The Mami era is facing a cold reality

Rhea Ripley is currently carrying the entire women's division on her back like she’s trying to set a world record for deadlifting the WWE payroll. It is impossible to watch her work without seeing someone who views every bell-to-bell minute as a laboratory for high-stakes wrestling. She isn't just taking bumps; she’s actively trying to elevate whoever is standing across the ring, even when the booking feels like it was written in crayon during a lunch break.

However, the mood in the locker room recently took a nosedive. We are just weeks out from Backlash 2026, and instead of riding the post-show adrenaline, the roster is navigating a wave of staff departures, as reported recently. Ripley, usually the toughest person in the room, has been vocal about feeling absolutely gutted by seeing peers pushed out the door.

The locker room is a revolving door of bad news

There is a recurring loop in professional wrestling that never gets less nauseating. You build up a massive, high-energy event, get the fans back from a Vegas-sized high, and then the corporate office decides it’s time to trim the fat. This latest round of cuts, detailed throughout various industry outlets like F4WOnline and WrestleTalk, has left an undeniable mark on the morale of the talent still standing.

It’s a bizarre contrast to the culture Ripley described right before the layoffs started. She spoke glowingly about a new level of cooperation in the WWE locker room, where performers were genuinely trying to help each other shine. That kind of camaraderie is expensive to build and takes years to foster, yet one afternoon of administrative cost-cutting can shred it in seconds. How are you supposed to focus on a crisp sequence with Jacy Jayne when your travel partner is packing their bags?

Talent is the only safety net left

Ripley’s brilliance comes from the fact that she doesn't just treat matches as segments on a television show. She treats them like a career-defining moment every single time the lights hit her entrance gear. If she has a ten-minute sprint against a mid-carder, she’s going to make you believe that mid-carder is the biggest threat she’s faced in 2026. That effort is the only thing keeping the division from feeling like an afterthought during these corporate purges.

The irony is thick enough to cut with a rusted chair. While the brass is pulling the rug out from under the roster to appease quarterly spreadsheets, the performers are desperately trying to turn the product into a cohesive art form. You can see it in how Ripley works over a limb or sells a stiff forearm; she is putting in 100 percent effort to maintain the illusion while the office treats everyone behind the curtain like a line item. It’s a miserable way to run a promotion, but we’ve seen this movie before.

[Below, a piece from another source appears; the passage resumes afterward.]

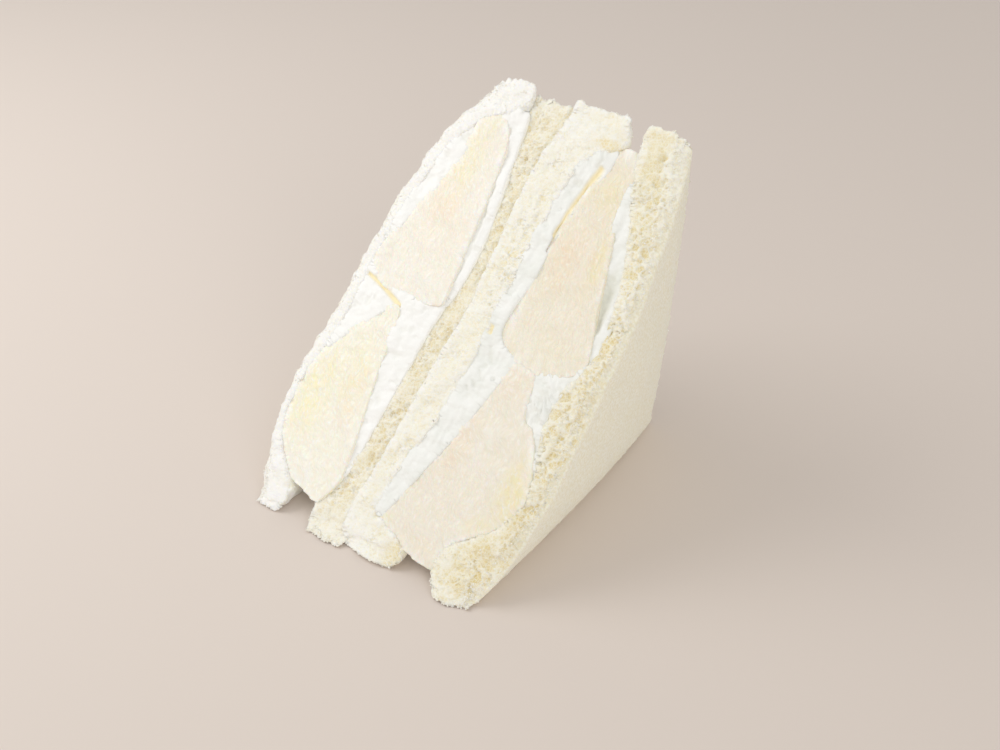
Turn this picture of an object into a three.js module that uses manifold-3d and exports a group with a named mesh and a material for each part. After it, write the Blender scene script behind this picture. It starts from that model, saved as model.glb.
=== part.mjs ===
// A whipped cream and peach sandwich of soft white bread, cut from corner to corner.
// Its two halves stand side by side on a trimmed edge, with both cut faces to the front.
// Millimetres. +X runs across the layers, +Y from the cut faces to the back, +Z up.
import * as THREE from "three";
import { mergeVertices } from "three/addons/utils/BufferGeometryUtils.js";
import Module from "manifold-3d";

const wasm = await Module();
wasm.setup();

// Driving sizes
const LEG = 90; // trimmed side of a slice
const CUT = LEG * Math.SQRT2; // length of a cut face, from the front tip up to the top
const GAP = 0.3; // least air between neighbouring pieces
const LAYER_GAP = 0.5; // air between a slice and what lies on it, where both are smooth
const SEAM = 0.5; // air between the two halves
const TIP_BLUNT = 0.5; // how far the knife pushes a thin tip back
const TIP_SOFT = 3; // length over which a tip is blunted
const REACH_FADE = 14; // length over which a slice's own reach at a tip fades out
const TRIM = 2.2; // how far the cream stays behind a trimmed edge
const SWELL = 1.5; // how soon a half fills out on its way from the square corner to the cut
const SWAY = 0.5; // how far the layers wave to the sides, all together
const NEAR_CUT = 0.2; // share of the depth over which the relief of the cut fades out
const CRUMB_RELIEF = 0.45; // how uneven the cut is on bread
const CREAM_RELIEF = 0.35; // how uneven the cut is on cream
const ROLL = 2.2; // how far the cut rolls over towards the round outside of an outer slice
const POCKET_LIP = 1.2; // how far the room cut for a peach piece reaches ahead of its face
const AHEAD = 3; // how far the room between two slices reaches ahead of the cut
const MERGE = 1e-3; // points closer than this are one
const FINEST = 0.08; // detail finer than this is dropped where one piece is cut by another

// Facets of a layer: along the cut, from the cut to the square corner, and through the layer
const ALONG = 32;
const INWARD = 8;
const THROUGH = 3;
const CREAM_THROUGH = 5;

// Facets of a peach piece: between two points of its outline, and from its cut face to its end
const SPLIT = 2;
const RINGS = 6;

const COLOURS = {
  bread: { color: 0xf7f2e2, roughness: 0.95 },
  cream: { color: 0xfbfaf4, roughness: 0.7 },
  peach: { color: 0xf4e2c2, roughness: 0.45 },
};

// Where the layers meet on the cut face: [distance along the cut from the front tip, x]
const EDGES = {
  leftOuter: [
    [0, -35.6], [14, -39.9], [31, -41.9], [64, -39], [80, -38], [98, -34.9], [114, -30.1],
    [127, -22.3],
  ],
  leftFill: [
    [0, -28.4], [7, -27.3], [18, -36.6], [31, -39], [52, -35.3], [76, -34.2], [98, -30],
    [112, -24.5], [118, -19.6], [120.5, -14.6], [122.5, -11.3], [127, -10.4],
  ],
  leftInner: [
    [0, -17.4], [6, -17.8], [12, -14.8], [34, -12], [50, -10.7], [64, -9.3], [73, -6.8],
    [87, -6], [112, -8.2], [127, -9.8],
  ],
  seam: [
    [0, -5.6], [8, -7.9], [20, -6.2], [50, -3.5], [72, -1.4], [100, -1.1], [114, 0.2], [121, 2],
    [127, 3.2],
  ],
  rightInner: [
    [0, 8.6], [4, 10.8], [7.5, 9.4], [10.5, 0.6], [13, -0.9], [30, 1.6], [46, 4.9], [64, 5.8],
    [88, 6.9], [104, 8.8], [114, 11.2], [117.5, 14.5], [120.5, 19.6], [127, 18.6],
  ],
  rightFill: [
    [0, 23.6], [6, 20.8], [12, 21.8], [20, 31], [28, 35.8], [37, 35.6], [48, 31.6], [56, 31.6],
    [66, 36], [80, 36.2], [95, 33], [110, 28], [119, 25], [127, 24.2],
  ],
  rightOuter: [
    [0, 33.6], [10, 37.4], [30, 40.7], [62, 41.1], [80, 41.6], [98, 40.3], [114, 38.9],
    [127, 36.4],
  ],
};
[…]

Horror movies and career pivots

Maybe Ripley is onto something with her pivot to Hollywood. She’s been very open about her interest in securing a role in a major horror sequel, specifically the Terrifier franchise. If you’ve watched her wrestle lately, you can see the influence; she is already playing the role of the unstoppable slasher in the ring. She brings a level of physical intensity that feels more like a horror movie villain than a traditional babyface or heel.

It might be an escape hatch, but honestly? It’s a smart move. When the corporate suits are hovering with a pink slip, having a Plan B isn’t just a good idea—it’s survival. Ripley is smart enough to know that nobody is untouchable, not even the person currently carrying the flag for the entire women’s division. She is playing chess while the front office is playing with a paper shredder.

The bottom line

We’re heading into Backlash with a roster that is clearly reeling. It’s hard to get excited about title defenses and mid-card rivalries when you’re checking social media to see who got tossed out of the company this morning. The talent, led by people like Ripley, are doing their best to keep the ship afloat. But there is only so much water one person can bail out of an ocean-sized hole.

  • Ripley remains the focal point for the division's stability.
  • The locker room is struggling to adapt to the latest wave of departures.
  • Corporate volatility is threatening the creative momentum built earlier this year.

If they want this promotion to continue feeling like the best gig in the wrestling world, they need to stop the revolving door before there’s nobody left for the champ to beat. You can’t build a future on 50 percent of your workforce. Fix the culture, or stop wondering why the fans are getting cynical.